Not In Your Right Mind


Not In Your Right Mind

            Some of us have organizational disciplines and some of us creativity skills. As you move away from modest amounts of either, you may qualify as super-organized, or super-creative, which is around 15% of the population. There are, of course, the outer extremes. (For the purpose of this article, you need not concern yourself with the outer fringes. These individuals pose no threat to job seekers.)
            Few of us see ourselves as normal when our job hunting efforts hit a brick wall. Overnight, our daily routines become broken, we feel out-of-step or out of sync with those who are working. For these job-seekers, the lack of daily productive routine becomes the new norm.
            The job-hunting population is somewhat divided in their organizational disciplines and creativity skills. Half are better organized, and the other half more creative. Thus, some job seekers are more left-brain dominated, and those who are not, tend to be more right-brain dominated.
            As we move further away from the statistical center, there are those who are super-organized, and those who qualify as super-creative. To simplify this, think of a teeter-totter. As one side go up, the other side goes down. The more organized an individual is, the less creativity is utilized, and vice versa. Those who are super-creative tend to be far less well organized.
            In the active job market, those individuals who are more left-brain (organized and structured) tend to fare better than those who are right-brain dominated. Those who lean toward being more structured and well-organized, have a distinct advantage over those who are less structured. From a job-seeking prospective, having organizational tenacity trumps having creative genius.
            Ask yourself this question: Are you more organized or more creative? This is one of those know thy-self questions. You will lean more one way than the other. If you believe you are equally balanced in both arenas you are an anomaly, or you may lack self-awareness.
            In the event you tend to be more right-brain, you need to focus on being more organized—at least during the job search period. Relying on your creativity alone will not serve you well in the job market. How many times have you asked yourself, “Why haven’t I fared better employment-wise?”
            Job seekers historically tend to overgeneralize. They see a few highly creative, innovative individuals succeed (or be discovered), while the majority of right-brained individual stagnate and struggle. Then they proceed one-step further and quietly blame themselves. If you are a right-brained job-seeker and desire to compensate for this, you literally have to force yourself to become better organized. In fact, you may have to overcompensate just to rebalance your employment teeter-totter.

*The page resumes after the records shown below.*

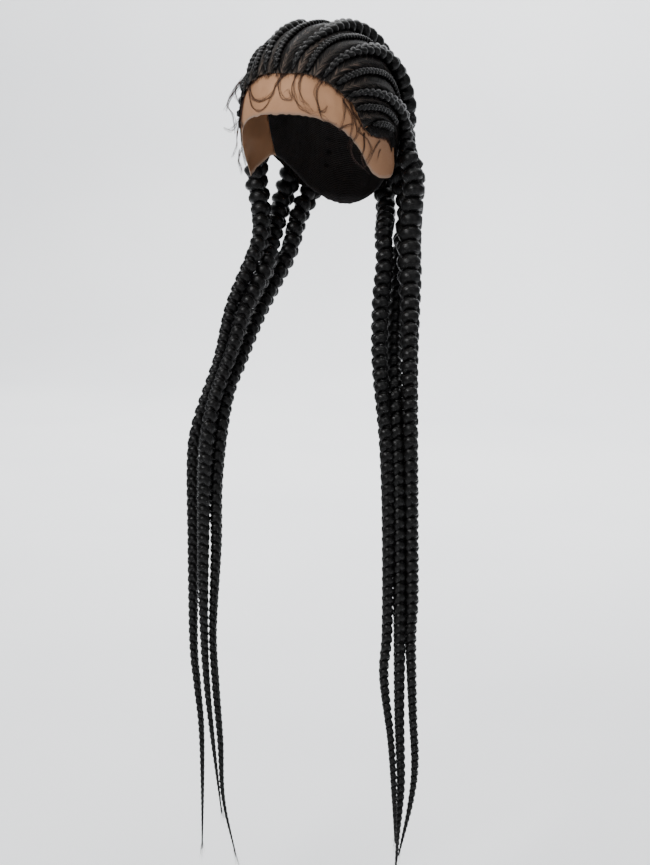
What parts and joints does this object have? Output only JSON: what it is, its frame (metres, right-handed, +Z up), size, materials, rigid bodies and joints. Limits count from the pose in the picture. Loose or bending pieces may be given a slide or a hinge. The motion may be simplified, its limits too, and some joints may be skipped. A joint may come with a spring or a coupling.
{
  "type": "braid wig",
  "caption": "Cornrow braid wig on a lace cap: jumbo and thin plaited rows run back over the crown and go on as long hanging braids on both sides.",
  "frame": {"origin": "inside of the crown of the cap, where the wig rests on the top of a head", "axes": "+Z up, the wearer faces -Y, the wearer's left is +X"},
  "size_m": [0.2659, 0.2128, 0.9194],
  "materials": {
    "lace": "fine skin-toned lace net, matt",
    "cap_net": "fine black net covered by flat pulled hair",
    "braid_hair": "near-black synthetic hair in a three-strand plait, satin sheen",
    "thin_row_hair": "near-black synthetic hair in a tight thin plait, satin sheen"
  },
  "bodies": {
    "root": {"lace_front": "lace", "cap_back": "cap_net", "jumbo_row_left_1": "braid_hair", "jumbo_row_left_2": "braid_hair", "jumbo_row_left_3": "braid_hair", "jumbo_row_right_1": "braid_hair", "jumbo_row_right_2": "braid_hair", "jumbo_row_right_3": "braid_hair", "hanging_braid_left_1": "braid_hair", "hanging_braid_left_2": "braid_hair", "hanging_braid_left_3": "braid_hair", "hanging_braid_right_1": "braid_hair", "hanging_braid_right_2": "braid_hair", "hanging_braid_right_3": "braid_hair", "thin_row_left_1": "thin_row_hair", "thin_row_left_2": "thin_row_hair", "thin_row_left_3": "thin_row_hair", "thin_row_left_4": "thin_row_hair", "thin_row_right_1": "thin_row_hair", "thin_row_right_2": "thin_row_hair", "thin_row_right_3": "thin_row_hair", "thin_row_right_4": "thin_row_hair", "thin_row_centre": "thin_row_hair"}
  },
  "joints": []
}
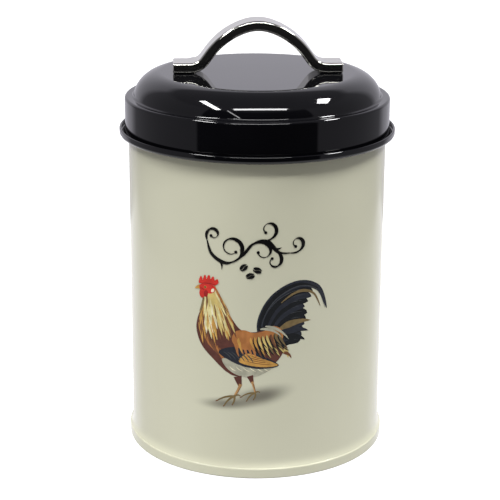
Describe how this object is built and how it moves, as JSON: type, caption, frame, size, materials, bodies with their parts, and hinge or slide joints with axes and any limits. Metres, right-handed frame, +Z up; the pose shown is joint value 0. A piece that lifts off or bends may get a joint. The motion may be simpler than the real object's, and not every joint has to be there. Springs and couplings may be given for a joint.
{
  "type": "kitchen canister",
  "caption": "Round enamelled steel canister with a lift-off domed lid, strap handle and printed picture.",
  "frame": {"origin": "on the can's axis, at the plane that the foot stands on", "axes": "+Z up the can's axis; the handle runs along X; the picture side of the can faces -Y"},
  "size_m": [0.1102, 0.1102, 0.1731],
  "materials": {
    "cream_enamel": "glossy cream enamel with a printed picture",
    "base_enamel": "cream enamel",
    "black_enamel": "high-gloss black enamel",
    "chrome": "polished chrome plate",
    "silicone": "translucent white silicone, matt",
    "zinc_steel": "bright zinc-plated steel"
  },
  "bodies": {
    "can": {"can_body": "cream_enamel", "base_plate": "base_enamel"},
    "lid": {"lid_shell": "black_enamel", "lid_seal": "silicone", "lid_handle": "chrome", "handle_screw_left": "zinc_steel", "handle_screw_right": "zinc_steel", "handle_washer_left": "zinc_steel", "handle_washer_right": "zinc_steel"}
  },
  "joints": [
    {"name": "lid_lift", "type": "slide", "parent": "can", "child": "lid", "axis": [0, 0, 1], "range_m": [0, 0.12]}
  ]
}
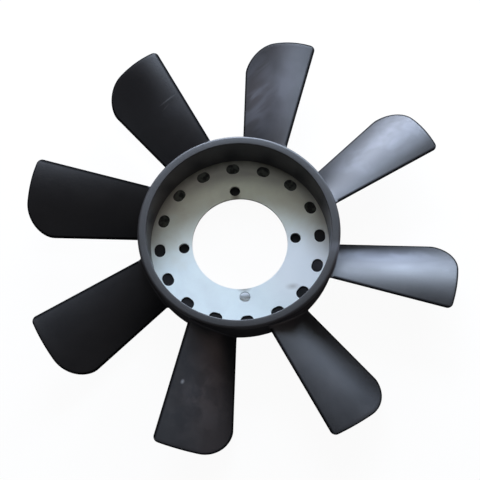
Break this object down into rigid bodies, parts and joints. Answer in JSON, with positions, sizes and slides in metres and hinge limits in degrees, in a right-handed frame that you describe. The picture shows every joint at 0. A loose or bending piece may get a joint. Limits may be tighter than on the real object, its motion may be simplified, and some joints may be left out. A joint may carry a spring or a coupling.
{
  "type": "radiator fan blade",
  "caption": "Radiator cooling fan: cambered, twisted plastic blades on a drum hub, moulded round a flat steel ring with a centre bore and bolt holes.",
  "frame": {"origin": "centre of the steel ring's bore, on the ring's front face, which is the face seen inside the hub's recess", "axes": "+Z along the fan's axis, out of the hub's recess; the four bolt holes lie on the X and Y axes"},
  "size_m": [0.4076, 0.4076, 0.0483],
  "materials": {
    "black_nylon": "satin black glass-filled nylon, as moulded",
    "zinc_steel": "bluish zinc plating on flat steel sheet"
  },
  "bodies": {
    "root": {"fan_moulding": "black_nylon", "mounting_ring": "zinc_steel"}
  },
  "joints": []
}
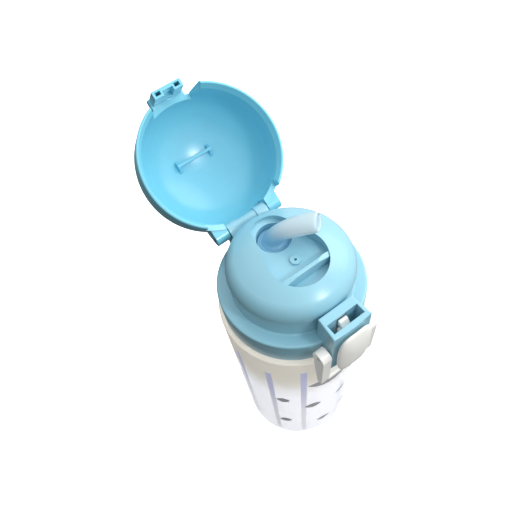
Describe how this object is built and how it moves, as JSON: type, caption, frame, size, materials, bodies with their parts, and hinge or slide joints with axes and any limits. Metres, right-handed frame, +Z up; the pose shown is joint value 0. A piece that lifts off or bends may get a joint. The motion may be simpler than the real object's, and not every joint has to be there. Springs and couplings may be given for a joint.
{
  "type": "flip-lid straw bottle",
  "caption": "Frosted drinks bottle with a screw cap, domed flip lid on a rear hinge, folding soft mouthpiece, straw, push-button latch and swing-up lock ring.",
  "frame": {"origin": "centre of the base, on the surface the bottle stands on", "axes": "+Z up along the bottle's axis, -Y towards the latch and push button, +Y towards the hinge, +X to the right seen from the latch; the lid stands open at rest"},
  "size_m": [0.0792, 0.1564, 0.2276],
  "materials": {
    "frosted_body": "frosted",
    "cap_blue": "gloss",
    "white_plastic": "satin",
    "liner_white": "satin",
    "clear_silicone": "translucent",
    "straw_plastic": "translucent",
    "steel": "satin"
  },
  "bodies": {
    "bottle": {"bottle_body": "frosted_body"},
    "gasket": {"neck_gasket": "clear_silicone"},
    "cap": {"cap_shell": "cap_blue", "cap_liner": "liner_white", "hinge_pin": "steel", "hinge_spring": "steel", "spout_base": "clear_silicone", "drinking_straw": "straw_plastic", "vent_valve": "clear_silicone", "button_spring": "steel", "ring_pins": "steel"},
    "lid": {"flip_lid": "cap_blue"},
    "mouthpiece": {"spout_tip": "clear_silicone"},
    "button": {"push_button": "white_plastic"},
    "ring": {"lock_ring": "white_plastic"}
  },
  "joints": [
    {"name": "cap_rise", "type": "slide", "parent": "bottle", "child": "gasket", "axis": [0, 0, 1], "range_m": [0, 0.009]},
    {"name": "cap_turn", "type": "hinge", "parent": "gasket", "child": "cap", "pos_m": [0, 0, 0.16], "axis": [0, 0, 1], "range_deg": [0, 540]},
    {"name": "lid_hinge", "type": "hinge", "parent": "cap", "child": "lid", "pos_m": [0, 0.0366, 0.1785], "axis": [1, 0, 0], "range_deg": [0, 144.4]},
    {"name": "mouthpiece_fold", "type": "hinge", "parent": "cap", "child": "mouthpiece", "pos_m": [0, 0.0126, 0.195], "axis": [0.5189, -0.0444, -0.8537], "range_deg": [0, 48.56]},
    {"name": "button_press", "type": "slide", "parent": "cap", "child": "button", "axis": [0, 1, 0], "range_m": [0, 0.0013], "stiffness_N_per_m": 400, "springref_m": -0.002},
    {"name": "ring_swing", "type": "hinge", "parent": "cap", "child": "ring", "pos_m": [0, -0.041, 0.165], "axis": [-1, 0, 0], "range_deg": [0, 172]}
  ],
  "couplings": [
    {"joint": "cap_rise", "follows": "cap_turn", "m_per_rad": 0.00095493},
    {"joint": "mouthpiece_fold", "follows": "lid_hinge", "ratio": 0.33625}
  ]
}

            I rarely mention friends, three of whom qualify as right-brained and super creative. All suffer from employment disasters. Two individuals have IQs above 160. If called upon to identify their dominating weakness, it would be lack of organizational skills. Each has held employment far below their potential.
            In addition to those known personally, there are been a long parade of right-brained clients who relied solely upon my skills as a résumé writer to salvage their careers. Only one-third of those individuals achieve serious employment success. The balance accepted employment well below their creative genius.
            In analyzing their job securing performance, their organizational and preplanning skills consistently rank low. Either they failed to adequately prepare for their interviews, or they threw caution to the wind playing the numbers game. The common denominator was their lack of having a structured focus. In short, they failed to have a structured job-seeking strategy, and therefore, they had no plan to follow.
            Now here is a rub. Most key decision makers—in this case we are referring to those who make the ultimate hiring decisions—tend to be very highly structured. In the vast majority of the cases, that is how these individuals rose to the top.
            Don’t take my word for this. Analyze it for yourself. Randomly select the top-tier individuals from any organization. Unless they crawled their way up from the bottom, those hired in at the top will have degrees in accounting, finance or business. With few exceptions, these individuals are left-brained—some more so than others.
            The more right-brain dominated you are, the less likely far-left brained individuals will invite you into their highly structured organization. They see such individuals as misfits, maladjusted or not fitting into their organizational structure. They may advertise for creative genius, but when that materializes into reality, remember: Organization trumps creativity.
Now you know: Proceed with your job search accordingly.